There is more than a touch of Orientalism in much current discourse on "Islamism" and "Muslim threat", notions which evoke images of threatening and eerily incomprehensible culture defined by an essence of fanatism, extremism, irrational backwardness and scary unpredictability. Such Orientalism is no intellectual exercise. It is obvious that such notions inform actual policies and through those affect actual human lives (and deaths). As long as that remains true, it will remain our duty to try and understand the "Orientalist" elements latent in our worldviews and considerations. And Said's book remains a useful handle in that.
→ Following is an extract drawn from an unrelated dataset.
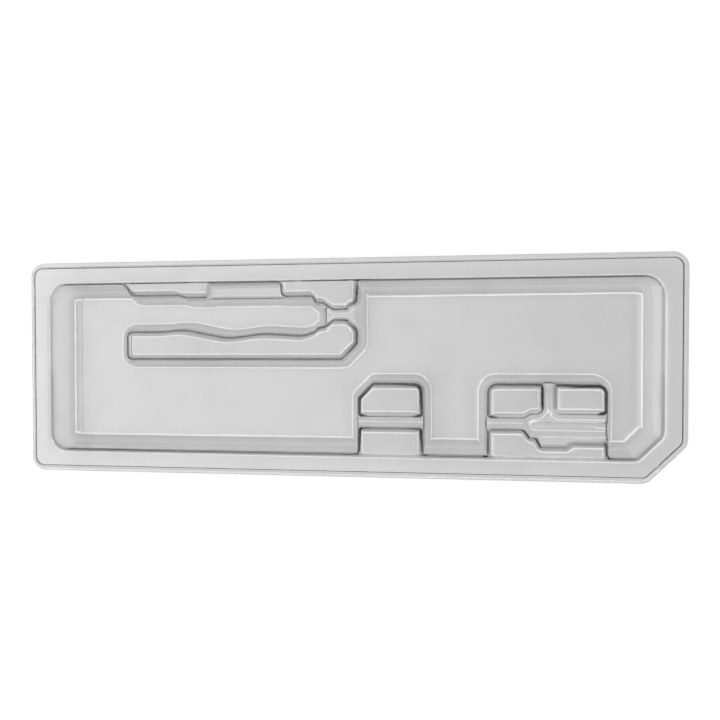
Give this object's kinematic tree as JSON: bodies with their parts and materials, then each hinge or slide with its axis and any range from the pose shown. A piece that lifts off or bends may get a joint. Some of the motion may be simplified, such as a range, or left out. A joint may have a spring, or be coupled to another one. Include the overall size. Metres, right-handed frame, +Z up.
{
  "type": "plastic inner tray",
  "caption": "Clear thermoformed inner tray for a presentation box, with a stepped rim, a cut-off corner, a nest for a wavy grip and blocks with saddles for a rod.",
  "frame": {"origin": "centre of the bounding box, on the underside of the floor", "axes": "+X along the tray, to the end with the cut-off corner; +Y to the back wall that carries the grip nest; +Z up, out of the open side"},
  "size_m": [0.45, 0.149, 0.022],
  "materials": {
    "clear_sheet": "clear, glossy thermoformed sheet"
  },
  "bodies": {
    "root": {"tray": "clear_sheet"}
  },
  "joints": []
}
Japan, to conclude, has an ambiguous position in all this: the Japanese have been subject to a lot of Orientalist perception on the part of the West (from early on but recognizably still in the post-war era with all the essentialist definition-making in Ruth Benedict's style) and participated quite eagerly in academically reproducing some of that Orientalism in volunteering various all-encompassing definitions of "what the Japanese were" (in all the varieties of the so-called "Nihonjin-ron"). Yet at the same time, from early on in Meiji, Japan found itself in its turn fabricating a lot of discourse recognizably "Orientalist" in its function (of justifying dominion and empire) with regard to other less developed Asian nations. Whatever the case, I do find Said's treatment of Orientalism unobtrusively suggestive for thinking Japan.